This document describes the implementation-facing design of the Lighthouse deployment pipeline.

Table of Contents

Goals

The pipeline is designed to:

  • run unattended from cron under the lighthouse user
  • remain directly callable by hand through the same CLI
  • treat Git repositories as the source of truth for content
  • emit deterministic Jekyll-ready Markdown with explicit permalinks
  • deploy through atomic release-directory symlink swaps

Pipeline Stages

The core apply path is:

  1. load and validate YAML configuration
  2. acquire the runtime lock
  3. clone or update the site repository and source repositories
  4. discover Markdown sources while honoring .lighthouseignore
  5. validate URL mapping and local references
  6. materialize _automated_posts/ and copied assets
  7. run the configured Jekyll build command
  8. copy the built site into releases/<timestamp>/
  9. atomically repoint active and current
  10. write a full state snapshot
  11. clean old releases and matching state files

Runtime Layout

The runtime tree under ~/.lighthouse/ is split into:

  • config/ for human-maintained YAML
  • cache/repos/ for checked-out repositories
  • states/ for deployment snapshots
  • logs/ for verbose run logs
  • lock for overlap prevention

This keeps build state and logs out of the site repository itself.

Source Discovery

Each configured source repository:

  • is cloned from CLONE_URL
  • is updated from the configured BRANCH
  • is scanned recursively from repo root for *.md
  • honors .lighthouseignore with .gitignore-style inheritance

URL generation rules:

  • lowercase all source paths
  • remove the .md suffix
  • preserve the remaining relative path
  • apply the repo-level URL_PATH
  • map repo-root README.md to the repo root URL

Materialization Model

For every discovered Markdown file, the pipeline:

  • resolves the canonical title from front matter, heading, or filename
  • reads last_modified_at from Git
  • assigns a stable publish_date from the first deployment state that saw the file
  • rewrites local Markdown references to generated site permalinks
  • copies referenced local non-Markdown assets into assets/generated/
  • writes a Jekyll source file into _automated_posts/

The generated source includes explicit front matter for permalink, author, source metadata, publish date, and last-modified time.

Deployment Model

Deployment root:

/var/www/lighthouse/
  releases/
    <timestamp>/
  active -> releases/<timestamp>
  current -> releases/<timestamp>

The freshly built site is copied into a new release directory.

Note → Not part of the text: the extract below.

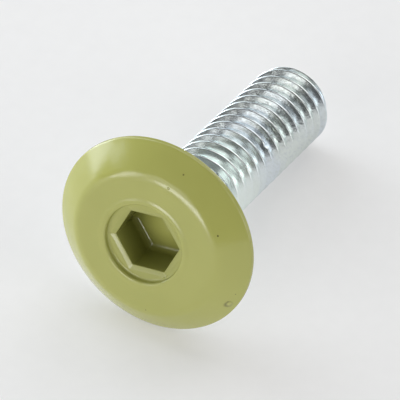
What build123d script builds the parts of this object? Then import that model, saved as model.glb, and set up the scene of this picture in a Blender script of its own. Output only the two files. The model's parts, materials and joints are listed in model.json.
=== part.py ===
from build123d import *
from math import atan2, ceil, cos, floor, radians, sin, tan
import os

# A countersunk socket screw, M6 x 20: a wide head with a raised, bevelled crown over a 90 degree
# countersunk seat, a hexagon socket for a 4 mm key, and a shank threaded up to its neck. It is one
# piece. It is built upright about the Z axis, drive face up, with z = 0 where the crown's bevel
# meets the rim, and is then laid down as it comes to rest: on its rim and its last thread, drive
# face towards -Y, with the middle of its footprint at the origin.

# Driving dimensions, in millimetres and degrees

head_diameter = 14.4
rim_width = 0.3  # the narrow straight band at the head's widest place
crown_height = 1.63  # from the rim up to the drive face
face_diameter = 10.6  # where the drive face and the bevel would meet in a sharp corner
face_edge_radius = 1.0
seat_angle = 90.0  # the included angle of the countersunk underside

socket_size = 4.15  # across the flats
socket_depth = 3.0  # from the drive face to the floor
socket_floor_radius = 0.45
socket_turn = 38.0  # from the X axis to a corner, seen from the drive face
recess_diameter = 5.9  # the shallow round recess in which the socket opens
recess_depth = 0.4
recess_edge = 0.15  # the bevel round the recess's edge

nominal_length = 20.0  # from the rim's underside to the tip
thread_diameter = 5.9
thread_pitch = 1.0
thread_angle = 60.0
thread_phase = -6.09  # the height at which a thread crest crosses the X axis
runout_length = 1.0  # over which the groove grows shallow below the neck
neck_diameter = 5.3
neck_length = 0.7
tip_diameter = 4.6
tip_angle = 45.0  # between the tip's chamfer and the axis

# Sizes that follow from these

head_radius = head_diameter / 2
neck_radius = neck_diameter / 2
thread_radius = thread_diameter / 2
neck_top = -rim_width - (head_radius - neck_radius) / tan(radians(seat_angle / 2))
neck_bottom = neck_top - neck_length
tip = -rim_width - nominal_length
tip_chamfer_top = tip + (thread_radius - tip_diameter / 2) / tan(radians(tip_angle))
socket_floor = crown_height - socket_depth

# The thread's flanks form a triangle, sharp at the root and cut back by an eighth of its height at
# the crest. The groove is cut in a rod that is longer than the shank at both ends, and its two
# helices follow on from each other.

triangle_height = thread_pitch / 2 / tan(radians(thread_angle / 2))
thread_depth = triangle_height * (1 - 1 / 8)
root_radius = thread_radius - thread_depth
cutter_radius = thread_radius + thread_depth / 12
cutter_width = 2 * (cutter_radius - root_radius) * tan(radians(thread_angle / 2))
groove_bottom = thread_phase - thread_pitch * (ceil((thread_phase - tip) / thread_pitch) + 1.5)
groove_turns = ceil((neck_bottom - groove_bottom) / thread_pitch) + 2
groove_middle = groove_bottom + thread_pitch * (groove_turns // 2)
groove_top = groove_bottom + thread_pitch * groove_turns
rod_length = groove_top - groove_bottom + 4 * thread_pitch

# At rest the screw touches the ground with the back edge of its rim and with a thread near its tip,
# and leans by rest_angle: either the last crest of full height touches, or the one after it, which
# the tip's chamfer has cut. Its reach is measured along the ground, from below the point where its
# axis crosses the plane of z = 0.


def lean(radius, height):
    return atan2(head_radius - radius, -rim_width - height)


crest_width = thread_pitch / 8
first_crest = thread_phase + thread_pitch / 2 + crest_width / 2
full_crest = first_crest - thread_pitch * floor((first_crest - tip_chamfer_top) / thread_pitch)
cut_crest = full_crest - thread_pitch
flank_slope = 1 / tan(radians(thread_angle / 2))
chamfer_slope = tan(radians(tip_angle))
cut_height = cut_crest * flank_slope + tip_chamfer_top * chamfer_slope
cut_height /= flank_slope + chamfer_slope
cut_radius = thread_radius - (cut_height - cut_crest) * flank_slope
full_height = max(full_crest - crest_width, tip_chamfer_top)
rest_angle = min(lean(thread_radius, full_height), lean(cut_radius, cut_height))
rest_height = head_radius * cos(rest_angle) + rim_width * sin(rest_angle)
bevel_angle = atan2(crown_height, head_radius - face_diameter / 2)
edge_centre = face_diameter / 2 - face_edge_radius * tan(bevel_angle / 2)
front_reach = edge_centre * sin(rest_angle) + (crown_height - face_edge_radius) * cos(rest_angle)
front_reach += face_edge_radius
back_reach = tip_diameter / 2 * sin(rest_angle) - tip * cos(rest_angle)
resting_plane = Plane(
    origin=(0, (front_reach - back_reach) / 2, rest_height),
    x_dir=(0, sin(rest_angle), cos(rest_angle)),
    z_dir=(0, -cos(rest_angle), sin(rest_angle)),
)

with BuildPart() as groove_cutter:
    with BuildLine():
        Helix(thread_pitch, groove_middle - groove_bottom, root_radius, (0, 0, groove_bottom))
        Helix(thread_pitch, groove_top - groove_middle, root_radius, (0, 0, groove_middle))
    with BuildSketch(Plane.XZ):
        with BuildLine():
            Polyline(
                (root_radius, groove_bottom),
                (cutter_radius, groove_bottom + cutter_width / 2),
                (cutter_radius, groove_bottom - cutter_width / 2),
                close=True,
            )
        make_face()
    sweep(is_frenet=True)

with BuildPart() as upright_screw:
    # threaded rod, cut to the shank's length with a chamfered tip and, at the neck, a cone whose
    # upper part lies inside the head
    with Locations((0, 0, (groove_bottom + groove_top) / 2)):
        Cylinder(thread_radius, rod_length)
    add(groove_cutter.part, mode=Mode.SUBTRACT)
    with BuildSketch(Plane.XZ):
        with BuildLine():
            Polyline(
                (0, neck_bottom + neck_radius),
                (cutter_radius, neck_bottom - (cutter_radius - neck_radius)),
                (cutter_radius, tip + (cutter_radius - tip_diameter / 2) / tan(radians(tip_angle))),
                (tip_diameter / 2, tip),
                (0, tip),
                close=True,
            )
        make_face()
    revolve(mode=Mode.INTERSECT)

    # head and neck, with a cone below them that closes the end of the groove
    with BuildSketch(Plane.XZ) as head_profile:
        with BuildLine():
            Polyline(
                (0, crown_height),
                (face_diameter / 2, crown_height),
                (head_radius, 0),
                (head_radius, -rim_width),
                (neck_radius, neck_top),
                (neck_radius, neck_bottom),
                (root_radius * 0.97, neck_bottom - runout_length),
                (0, neck_bottom - runout_length),
                close=True,
            )
        make_face()
        face_corner = (face_diameter / 2, crown_height)
        fillet(head_profile.vertices().sort_by_distance(face_corner)[0], face_edge_radius)
    revolve()

    # hexagon socket, rounded where its walls meet the floor, in a recess with a bevelled edge
    with BuildSketch(Plane.XY.offset(crown_height)):
        RegularPolygon(socket_size / 2, 6, major_radius=False, rotation=socket_turn)
    extrude(amount=-socket_depth, mode=Mode.SUBTRACT)
    floor_edges = upright_screw.faces().sort_by_distance((0, 0, socket_floor))[0].edges()
    fillet(floor_edges, socket_floor_radius)
    with BuildSketch(Plane.XY.offset(crown_height)):
        Circle(recess_diameter / 2)
    extrude(amount=-recess_depth, mode=Mode.SUBTRACT)
    circles = upright_screw.edges().filter_by(GeomType.CIRCLE)
    recess_edges = circles.sort_by_distance((recess_diameter / 2, 0, crown_height))
    chamfer(recess_edges[0], recess_edge)

with BuildPart(resting_plane) as screw:
    add(upright_screw.part)

screw.part.label = "screw"
os.makedirs("parts", exist_ok=True)
export_step(screw.part, "parts/screw.step")
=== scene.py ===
"""A countersunk socket screw on a pale table: an olive enamelled head, a zinc-plated shank.

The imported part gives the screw's place and lean. Both pieces are modelled here upright, in
millimetres about the screw's own axis, with z = 0 where the head's bevel meets its rim and
turns counted from the side that faces up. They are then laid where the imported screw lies.
"""

import json
from math import atan2, cos, degrees, pi, radians, sin, tan

import bpy
import numpy as np
from mathutils import Matrix, Vector


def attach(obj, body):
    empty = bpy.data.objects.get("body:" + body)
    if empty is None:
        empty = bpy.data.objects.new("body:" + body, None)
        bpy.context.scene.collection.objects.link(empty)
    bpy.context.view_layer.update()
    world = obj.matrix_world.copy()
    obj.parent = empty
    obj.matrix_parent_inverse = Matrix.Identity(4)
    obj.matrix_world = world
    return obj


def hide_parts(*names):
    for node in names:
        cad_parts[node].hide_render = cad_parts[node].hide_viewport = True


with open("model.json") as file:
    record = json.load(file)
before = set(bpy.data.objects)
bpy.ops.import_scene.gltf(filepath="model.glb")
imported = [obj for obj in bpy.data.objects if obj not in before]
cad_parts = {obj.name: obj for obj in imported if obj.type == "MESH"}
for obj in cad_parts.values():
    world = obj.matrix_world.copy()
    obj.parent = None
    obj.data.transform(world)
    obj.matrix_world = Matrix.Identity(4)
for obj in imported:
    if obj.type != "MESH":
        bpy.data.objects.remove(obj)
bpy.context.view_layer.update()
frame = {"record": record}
MM = 0.001

# The head, in millimetres and degrees

HEAD_RADIUS = 7.2
RIM_WIDTH = 0.3
RIM_EDGE_RADIUS = 0.18
CROWN_HEIGHT = 1.63
FACE_RADIUS = 5.3
FACE_EDGE_RADIUS = 1.3
BEVEL_DOME = 4.5  # degrees by which the bevel is steeper at the rim and flatter at the face
SEAT_ANGLE = 90.0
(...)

After basic release validation, active and current are atomically repointed to that release.

State and Retention

Every successful apply writes a full state snapshot:

~/.lighthouse/states/state-<timestamp>.json

That snapshot carries forward first-seen publication dates so older state files can be retired without losing publication history for live posts.

Retention cleanup runs only after a successful deploy. Old releases and their matching state snapshots are deleted together. Logs are retained indefinitely.